To make stillness less overwhelming, it is useful to present it as a continuum rather than an all-or-nothing state. You can invite clients to draw a line with one end representing the absence of stillness—marked by numbness, agitation, or distraction—and the other end representing its presence, such as feelings of quiet, spaciousness, or peace. Clients can then label points in between with words like “distracted,” “slowing down,” or “quiet rhythm.” This exercise helps them shift away from all-or-nothing thinking and begin to see stillness as a spectrum they can gradually enter.
The practice itself can begin with micro-moments of stillness. Clients do not need to start with long periods of meditation or silence. Instead, even a few seconds of being safely still can be powerful. Reminding clients that even in quiet moments the body is still moving, the lungs expand, the heart beats, the blood flows, and can reassure their nervous systems that stillness does not equal danger. This makes the practice more approachable and less likely to trigger defensive responses.
Because we are wired for connection, stillness can also be cultivated through co-regulation. You may encourage clients to share poems, write haiku, or explore quiet forms of creativity with others. These practices allow clients to anchor stillness in safe relational experiences rather than isolation. The presence of a compassionate witness often helps the nervous system feel secure enough to pause.

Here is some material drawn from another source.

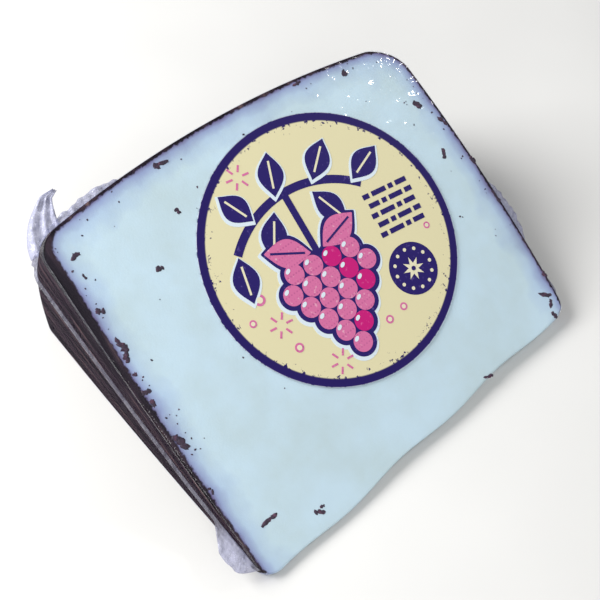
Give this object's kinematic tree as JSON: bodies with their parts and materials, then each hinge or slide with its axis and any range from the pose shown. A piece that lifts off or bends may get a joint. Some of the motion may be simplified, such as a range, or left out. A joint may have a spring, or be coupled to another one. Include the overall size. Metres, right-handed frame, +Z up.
{
  "type": "wine-washed goat cheese wedge",
  "caption": "Vacuum-sealed wedge of pale goat cheese with a dark wine-washed rind, lying on a cut face, with a round paper label on the sloping cut face.",
  "frame": {"origin": "middle of the resting cut face, midway between the tip and the heel and at the wheel's mid-height", "axes": "+X from the blunt tip to the heel, +Y along the wheel's axis to the flat rind side with the narrow flange, +Z up"},
  "size_m": [0.0846, 0.1005, 0.0405],
  "materials": {
    "cheese": "smooth white goat cheese paste under tight glossy film, with a dark plum rind on the heel and both flat sides",
    "film": "clear shrink film, crinkled at its free edges",
    "label_paper": null
  },
  "bodies": {
    "root": {"wrapped_wedge": "cheese", "film_flange": "film", "label": "label_paper"}
  },
  "joints": []
}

Finally, it is important for clients to learn how to discern between stretching and stressing their systems. Sometimes stillness can be a healthy stretch, in which the nervous system feels gently challenged but nourished. At other times, the same practice can tip into stress, leading to collapse or agitation. Helping clients recognize this distinction allows them to stop before regulation gives way to survival, turning the practice of stillness into a process of “stretch and savor” rather than overwhelm.
Ultimately, creating a roadmap for stillness is not about enforcing silence. It is about inviting safety, curiosity, and compassion into quiet moments. By guiding clients to map their nervous system responses, examine their beliefs, experiment with continuums, and practice micro-moments of stillness, you can help them discover that stillness is not a void to be feared but a restorative experience to be welcomed.